1. Fewer bonuses and an end to bonus types. As a player and DM, I'd like less bookeeping.

2. A simple core system with optional rules, as opposed to a complicated system that is difficult to houserule. I'd hold up the old Rules Cyclopedia as an example of this.

3. As the game wore on, I thought there were too many action types. I like the 4E method of standard, move and minor action, with some minor actions occuring outside of the normal turn structure.

4. Simpler monsters, again not unlike the 4E or older editions allowing monsters to use somewhat different rules than PC's.

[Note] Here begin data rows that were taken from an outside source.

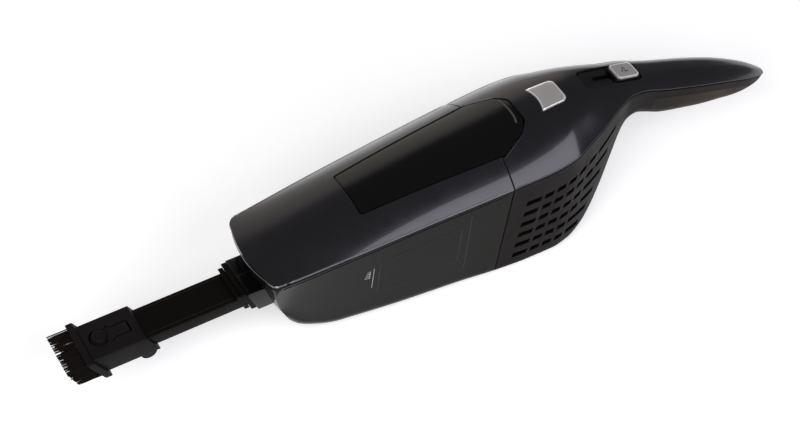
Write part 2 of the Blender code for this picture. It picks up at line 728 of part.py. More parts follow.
def intake_seal():
    profile = [(-1.7, 27), (-1.7, 30), (0.9, 30.8), (0.9, 26.2)]
    return finish(turned("intake_seal", profile, MOTOR_Z, PARTS), "black_rubber")


def fan_housing():
    front, rear = FAN_HOUSING_X
    outer, inner = FAN_HOUSING_RADIUS, FAN_HOUSING_RADIUS - 1.6
    cup = [(front, 17), (front, outer), (rear, outer), (rear, 22), (rear - 1.6, 22), (rear - 1.6, inner),
           (front + 1.6, inner), (front + 1.6, 17)]
    return finish(turned("fan_housing", cup, MOTOR_Z, PARTS), "fan_grey")


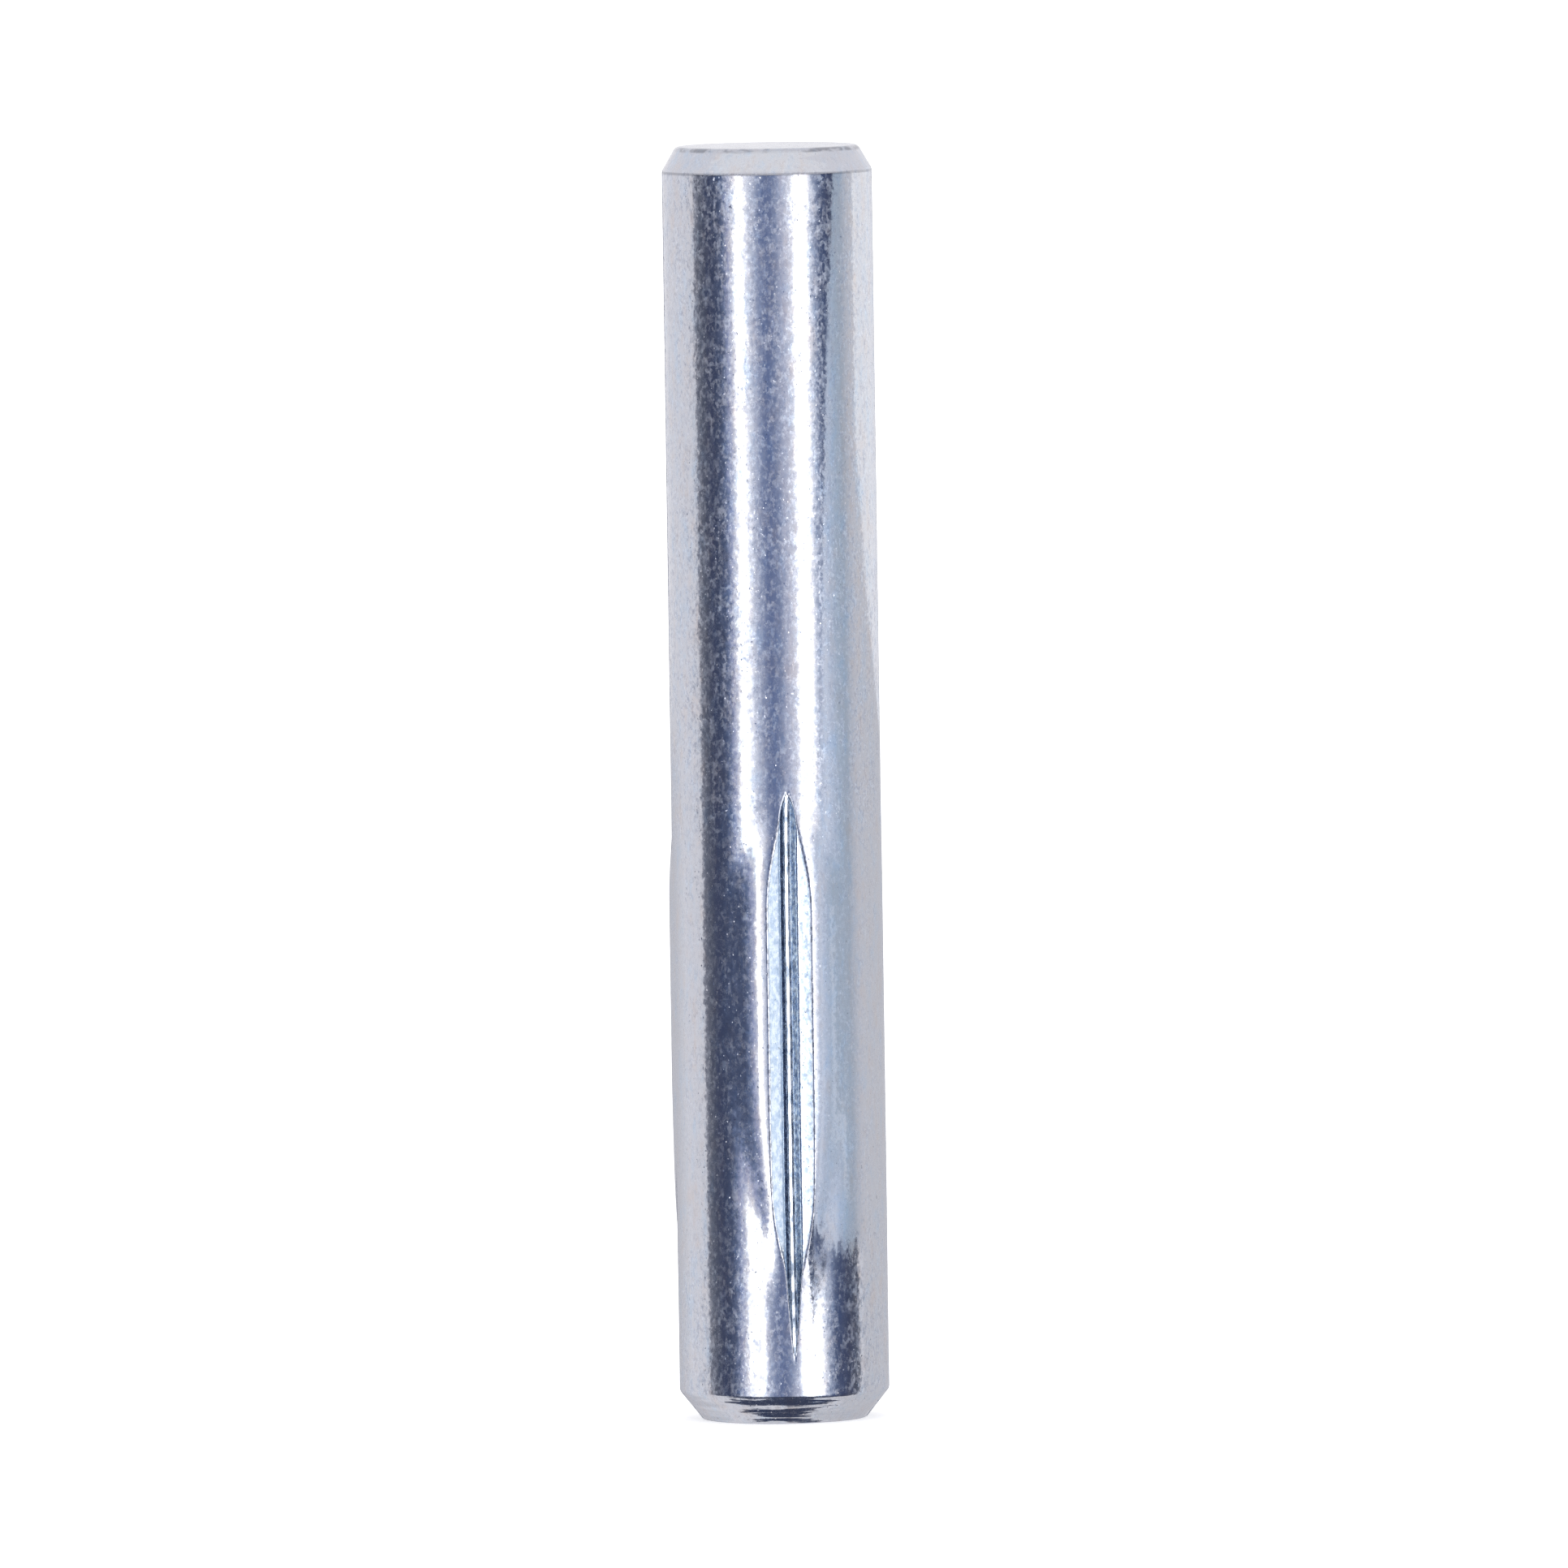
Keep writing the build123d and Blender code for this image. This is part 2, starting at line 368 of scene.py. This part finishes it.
def build_pin():
    """Whole skin of the pin as one closed mesh. Two values go with each of its points: the depth below
    the body where a groove is pressed, and the signed distance across the nearest groove."""
    turns = columns()
    outline = rows()
    angle = np.radians(turns - 90)
    points = []
    pressed = []
    across = []
    for radius, height in outline:
        level = np.full_like(turns, height)
        r = side_radius(turns, level) + (radius - PIN_RADIUS)
        points.append(np.stack([r * np.cos(angle), r * np.sin(angle), level], 1))
        depth = body_radius(turns, level) - groove_radius(turns, level)
        pressed.append(depth if near_groove(height) else np.full_like(turns, OUT_OF_GROOVE))
        across.append(r * np.sin(np.radians(from_groove(turns))))
    face_centres = np.array([[0, 0, 0], [0, 0, PIN_LENGTH]])
    places = np.concatenate(points + [face_centres]) * MM

    count = len(turns)
    last = (len(outline) - 1) * count
    bottom = last + count
    faces = []
    for row in range(0, last, count):
        for i in range(count):
            k = (i + 1) % count
            faces.append((row + i, row + k, row + count + k, row + count + i))
    for i in range(count):
        k = (i + 1) % count
        faces.append((bottom, k, i))
        faces.append((bottom + 1, last + i, last + k))

    mesh = bpy.data.meshes.new("grooved_pin_skin")
    mesh.from_pydata(places.tolist(), [], faces)
    mesh.shade_smooth()
    for name, values in (("press", pressed), ("across", across)):
        values = np.concatenate(values + [np.array([OUT_OF_GROOVE, OUT_OF_GROOVE])]).astype(np.float32)
        mesh.attributes.new(name, "FLOAT", "POINT").data.foreach_set("value", values)
    obj = add_object("grooved_pin_skin", mesh)
    print("pin mesh", len(places), "points,", len(faces), "faces, mended:", mesh.validate())
    return obj


# Nodes of a material

def new_material(name):
    """Empty material, and a function that adds one node to it with its inputs set or linked."""
    material = bpy.data.materials.new(name)
    material.use_nodes = True
    tree = material.node_tree
    tree.nodes.clear()

    def make(kind, inputs=None, **settings):
        node = tree.nodes.new("ShaderNode" + kind)
        for key, value in settings.items():
            setattr(node, key, value)
        for key, value in (inputs or {}).items():
            socket = node.inputs[key]
            if isinstance(value, bpy.types.NodeSocket):
                tree.links.new(value, socket)
            else:
                socket.default_value = value
        return node

    return material, make


def math_node(make, operation, a, b=0.0, c=0.0, clamp=False):
    return make("Math", {0: a, 1: b, 2: c}, operation=operation, use_clamp=clamp).outputs[0]


def vector_node(make, operation, a, b=None, scale=None):
    inputs = {0: a}
    if b is not None:
        inputs[1] = b
    if scale is not None:
        inputs["Scale"] = scale
    node = make("VectorMath", inputs, operation=operation)
    return node.outputs["Value" if operation == "LENGTH" else "Vector"]


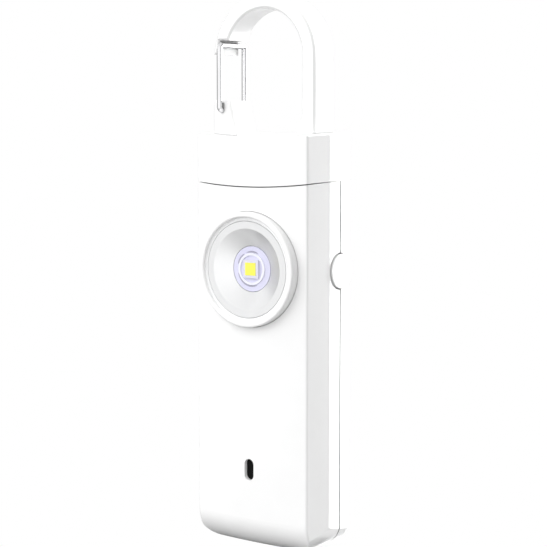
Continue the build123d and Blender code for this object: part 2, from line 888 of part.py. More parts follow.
def draw_led_package():
    with Locations((0, lamp_level)):
        Rectangle(led_package_size, led_package_size)


def draw_led_phosphor():
    with Locations((0, lamp_level)):
        Rectangle(led_phosphor_size, led_phosphor_size)


def draw_sound_mesh():
    with Locations((0, port_level)):
        Circle(mesh_radius)


def draw_piezo():
    with Locations((0, port_level)):
        Circle(piezo_radius)


def draw_ceramic():
    with Locations((0, port_level)):
        Circle(ceramic_radius)


# LED board with its white ring, package and yellow phosphor
led_board = front_piece("led_board", collar_back, led_board_thickness, draw_led_board)
led_dam = front_piece("led_dam", reflector_back, led_dam_height, draw_led_dam)
led_package = front_piece("led_package", reflector_back, led_package_height, draw_led_package)
phosphor_back = reflector_back - led_package_height
led_phosphor = front_piece("led_phosphor", phosphor_back, led_phosphor_height, draw_led_phosphor)

# Dust mesh behind the sound port, and the siren's brass disc with its ceramic
mesh_back = inner_front - mesh_pocket + mesh_thickness + fit_gap
sound_mesh = front_piece("sound_mesh", mesh_back, mesh_thickness, draw_sound_mesh)
piezo_disc = front_piece("piezo_disc", piezo_back, piezo_thickness, draw_piezo)
ceramic_back = piezo_back + ceramic_thickness
piezo_ceramic = front_piece("piezo_ceramic", ceramic_back, ceramic_thickness, draw_ceramic)

# Sounder ring: the round chamber wall with a ledge behind the disc
with BuildPart() as sounder_ring:
    with BuildSketch(front_plane(sounder_front + sounder_height)):
        with Locations((0, port_level)):
            Circle(sounder_radius)
            Circle(sounder_radius - sounder_wall - sounder_ledge, mode=Mode.SUBTRACT)
    extrude(amount=sounder_height)
    with BuildSketch(front_plane(piezo_back)):
        with Locations((0, port_level)):
            Circle(sounder_radius - sounder_wall)
    extrude(amount=sounder_height, mode=Mode.SUBTRACT)
sounder_ring.part.label = "sounder_ring"
export_step(sounder_ring.part, "parts/sounder_ring.step")

# Main board with its two screw holes
with BuildPart() as main_board:
    with BuildSketch(front_plane(board_back)):
        with Locations((0, (board_low + board_high) / 2)):
            RectangleRounded(board_width, board_high - board_low, switch_edge_inset)
        with Locations(*board_screw_places()):
            Circle(board_screw_radius + screw_play, mode=Mode.SUBTRACT)
    extrude(amount=board_thickness)
main_board.part.label = "main_board"
export_step(main_board.part, "parts/main_board.step")

board_screws = screws(
    "board_screws",
    [(-x, z) for x, z in board_screw_places()],
    back_plane(board_back),
    board_screw_radius,
    board_screw_head_radius,
    board_screw_head,
    board_thickness + board_screw_grip - fit_gap,
)

# Controller chip on the back of the board
with BuildPart() as controller_chip:
    with BuildSketch(back_plane(board_back)):
        with Locations((0, chip_level)):
            Rectangle(chip_size, chip_size)
    extrude(amount=chip_height)
    chamfer(controller_chip.faces().sort_by(Axis.Y)[-1].edges(), length=chip_height * chip_edge_share)
controller_chip.part.label = "controller_chip"
export_step(controller_chip.part, "parts/controller_chip.step")

# Boost coil that drives the siren: a bobbin with two flanges
with BuildPart() as boost_coil:
    with BuildSketch(back_plane(board_back)):
        with Locations((0, coil_level)):
            Circle(coil_radius)
    extrude(amount=coil_flange)
    with BuildSketch(back_plane(board_back + coil_flange)):
        with Locations((0, coil_level)):
            Circle((coil_radius + coil_core_radius) / 2)
    extrude(amount=coil_height - 2 * coil_flange)
    with BuildSketch(back_plane(board_back + coil_height - coil_flange)):
        with Locations((0, coil_level)):
            Circle(coil_radius)
    extrude(amount=coil_flange)
boost_coil.part.label = "boost_coil"
export_step(boost_coil.part, "parts/boost_coil.step")

# Side button: a round cap, two ears behind the wall and a stem to its switch
with BuildPart() as side_button:
    with BuildSketch(Plane.YZ.offset(flange_side)):
        with Locations((seam_back, button_level)):
            Circle(button_radius)
    extrude(amount=button_side - flange_side)
    fillet(side_button.faces().sort_by(Axis.X)[-1].edges(), radius=button_edge_radius)
    with BuildSketch(Plane.YZ.offset(flange_side)):
        with Locations((seam_back, button_level)):
            Rectangle(button_flange_depth, button_flange_height)
    extrude(amount=-button_flange_thickness)
    with BuildSketch(Plane.YZ.offset(flange_side - button_flange_thickness)):
        with Locations((seam_back, button_level)):
            Circle(button_stem_radius)
    extrude(amount=plunger_side + pin_play - flange_side + button_flange_thickness)
side_button.part.label = "side_button"
export_step(side_button.part, "parts/side_button.step")

# Switch under the side button, with its own plunger
with BuildPart() as tact_switch:
    with BuildSketch(Plane.YZ.offset(switch_side)):
        with Locations((seam_back, button_level)):
            Rectangle(switch_width, switch_height)
    extrude(amount=-switch_depth)
    with BuildSketch(Plane.YZ.offset(switch_side)):
        with Locations((seam_back, button_level)):
            Circle(plunger_radius + pin_play)
    extrude(amount=-plunger_sink - button_travel - fit_gap, mode=Mode.SUBTRACT)
tact_switch.part.label = "tact_switch"
export_step(tact_switch.part, "parts/tact_switch.step")

with BuildPart() as tact_plunger:
    with BuildSketch(Plane.YZ.offset(plunger_side)):
        with Locations((seam_back, button_level)):
            Circle(plunger_radius)
    extrude(amount=-plunger_reach - plunger_sink)
tact_plunger.part.label = "tact_plunger"
export_step(tact_plunger.part, "parts/tact_plunger.step")

# Siren switch under the pin, with its own plunger
pull_switch_middle = board_front - pull_switch_width / 2
with BuildPart() as pull_switch:
    with BuildSketch(Plane.XY.offset(pull_switch_top)):
        with Locations((0, pull_switch_middle)):
            Rectangle(pull_switch_width, pull_switch_width)
    extrude(amount=-pull_switch_height)
    with BuildSketch(Plane.XY.offset(pull_switch_top)):
        with Locations((0, pin_back)):
            Rectangle(pull_plunger_width + 2 * pin_play, pull_plunger_width + 2 * pin_play)
    extrude(amount=-pull_plunger_sink - fit_gap, mode=Mode.SUBTRACT)
pull_switch.part.label = "pull_switch"
export_step(pull_switch.part, "parts/pull_switch.step")

with BuildPart() as pull_plunger:
    with BuildSketch(Plane.XY.offset(pull_switch_top - pull_plunger_sink)):
        with Locations((0, pin_back)):
            Rectangle(pull_plunger_width, pull_plunger_width)
    extrude(amount=pin_tip_level - pin_play - pull_switch_top + pull_plunger_sink)
pull_plunger.part.label = "pull_plunger"
export_step(pull_plunger.part, "parts/pull_plunger.step")

# Charging socket on the back of the board: a thin shell with a tongue
with BuildPart() as charge_socket:
    with BuildSketch(Plane.YZ.offset(-socket_mouth)):
        with Locations((socket_back, socket_level)):
            SlotOverall(socket_width, socket_depth, rotation=90)
    extrude(amount=socket_length)
    with BuildSketch(Plane.YZ.offset(-socket_mouth)):
        with Locations((socket_back, socket_level)):
            SlotOverall(socket_width - 2 * socket_shell, socket_depth - 2 * socket_shell, rotation=90)
    extrude(amount=socket_length - socket_shell, mode=Mode.SUBTRACT)
    with BuildSketch(Plane.YZ.offset(socket_length - socket_mouth)):
        with Locations((socket_back, socket_level)):
            Rectangle(socket_tongue, socket_width * socket_tongue_share)
    extrude(amount=socket_shell - socket_length)
charge_socket.part.label = "charge_socket"
export_step(charge_socket.part, "parts/charge_socket.step")

# Soft cover over the charging socket, flush with the left side
with BuildPart() as port_cover:
    with BuildSketch(Plane.YZ.offset(-cover_floor - fit_gap)):
        with Locations((socket_back, socket_level)):
            SlotOverall(cover_height, cover_depth, rotation=90)
    extrude(amount=-overrun)
    add(outer, mode=Mode.INTERSECT)
    with BuildSketch(Plane.YZ.offset(-cover_floor - fit_gap)):
        with Locations((socket_back, socket_level)):
            SlotOverall(socket_width - 2 * cover_lip_inset, socket_depth - 2 * cover_lip_inset, rotation=90)
    extrude(amount=cover_lip)
port_cover.part.label = "port_cover"
export_step(port_cover.part, "parts/port_cover.step")

# Battery pouch and the foam tape that holds it to the board
cell_middle = cell_low + cell_height / 2
with BuildPart() as battery_cell:
    with BuildSketch(front_plane(board_front - tape_thickness)):
        with Locations((0, cell_middle)):
            Rectangle(cell_width, cell_height)
    extrude(amount=cell_depth)
    fillet(battery_cell.edges().filter_by(Axis.Z), radius=cell_edge_radius)
battery_cell.part.label = "battery_cell"
export_step(battery_cell.part, "parts/battery_cell.step")

with BuildPart() as battery_tape:
    with BuildSketch(front_plane(board_front)):
        with Locations((0, cell_middle)):
            Rectangle(board_width - tape_inset, cell_height - tape_inset)
    extrude(amount=tape_thickness)
battery_tape.part.label = "battery_tape"
export_step(battery_tape.part, "parts/battery_tape.step")


def leads(name, routes):
    """Pairs of thin insulated leads, each along its own bent route."""
    with BuildPart() as pair:
        for route in routes:
            with BuildLine() as line:
                FilletPolyline(*route, radius=lead_bend)
            with BuildSketch(Plane(origin=line.line @ 0, z_dir=line.line % 0)):
                Circle(lead_radius)
            sweep(path=line.line)
    pair.part.label = name
    export_step(pair.part, "parts/" + name + ".step")
    return pair


# Leads from the lamp, the battery and the siren to the board
lamp_room = board_front - collar_back
lamp_leads = leads(
    "lamp_leads",
    [
        [
            (x, collar_back, lamp_level),
            (x, collar_back + lamp_room / 2, lamp_level),
            (x, collar_back + lamp_room / 2, lamp_level - 2 * lead_spread),
            (x, board_front, lamp_level - 2 * lead_spread),
        ]
        for x in (-lead_spread, lead_spread)
    ],
)

siren_room = board_front - ceramic_back
siren_leads = leads(
    "siren_leads",
    [
        [
            (x, ceramic_back, port_level),
            (x, ceramic_back + siren_room / 2, port_level),
            (x, ceramic_back + siren_room / 2, port_level + 2 * lead_spread),
            (x, board_front, port_level + 2 * lead_spread),
        ]
        for x in (-lead_spread, lead_spread)
    ],
)

cell_top = cell_low + cell_height
cell_front_middle = board_front - tape_thickness - cell_depth / 2
battery_leads = leads(
    "battery_leads",
    [
        [
            (x, cell_front_middle, cell_top),
            (x, cell_front_middle, cell_top + 2 * lead_spread),
            (x, board_front, cell_top + 2 * lead_spread),
        ]
        for x in (-lead_spread, lead_spread)
    ],
)
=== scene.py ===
import math

import bmesh
import bpy
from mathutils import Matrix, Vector


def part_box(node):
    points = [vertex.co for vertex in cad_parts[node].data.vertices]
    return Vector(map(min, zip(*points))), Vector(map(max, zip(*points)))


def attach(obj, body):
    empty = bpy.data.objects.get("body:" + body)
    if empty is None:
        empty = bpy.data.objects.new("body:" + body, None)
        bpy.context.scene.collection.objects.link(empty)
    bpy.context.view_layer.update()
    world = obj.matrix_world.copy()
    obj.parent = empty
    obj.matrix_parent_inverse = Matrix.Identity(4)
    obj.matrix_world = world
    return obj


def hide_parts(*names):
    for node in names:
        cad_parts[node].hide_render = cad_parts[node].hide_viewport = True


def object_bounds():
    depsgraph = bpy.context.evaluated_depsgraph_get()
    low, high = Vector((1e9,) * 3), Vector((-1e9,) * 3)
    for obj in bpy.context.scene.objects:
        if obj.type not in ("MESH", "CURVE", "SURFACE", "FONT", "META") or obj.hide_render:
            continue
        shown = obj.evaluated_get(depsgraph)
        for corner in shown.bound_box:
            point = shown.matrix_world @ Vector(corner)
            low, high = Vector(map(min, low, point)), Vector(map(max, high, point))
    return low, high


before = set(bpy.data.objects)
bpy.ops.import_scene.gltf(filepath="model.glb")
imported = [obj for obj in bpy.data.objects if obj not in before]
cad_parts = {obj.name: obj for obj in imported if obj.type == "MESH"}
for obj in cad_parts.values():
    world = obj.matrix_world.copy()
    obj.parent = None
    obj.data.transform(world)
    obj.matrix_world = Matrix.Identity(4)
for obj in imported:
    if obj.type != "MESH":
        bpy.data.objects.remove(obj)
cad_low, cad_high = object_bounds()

scene = bpy.context.scene
scene.view_settings.view_transform = "Standard"

MM = 0.001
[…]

5. Standardized DC's. DC's were the thing I had to look up the most often while refereeing the game.

6. The 15-minute day is another problem I had, though this is pretty common in all iterations of the game. I solved it in our group by allowing the PCs to rest for an hour after a combat to regain 75% of the hit points they had just lost in that combat; this was based on the idea that hit points represent fatigue and luck.

Obviously, your mileage may vary.

Dark Archive

Shaun Kelso wrote:


Fighters, in my opinion, are not as weak as everyone makes them out to be. They may not be as powerful as the Tome of Battle classes, but still, I'd say Fighter is one of the best classes in the PHB.

I totally agree.

I played a fighter who single classed up to level 13 as a ranged specialist, and let me tell you in an average fight I could easily keep pace with a spellcaster.

The simple reason is resources. Ya the wizard can toss out fireballs for 35+ HP damage, but he can only do it for so long.

A fighter using full attack, with the right gear can do that every round, and all day long! (assuming I have enough ammo).

I think people have lost sight of the fact that a fighter's main goal is to soak up as much damage as possible, not always being the one dealing the most of it.


Monks and Bards. Monks and Bards. Monks and Bards. Think of the G!$ D#&med Monks and Bards. The 15 min work day and the gear power level of what it costs for the fight to become good. I.E. how to out last the wizard on a shoe string budget.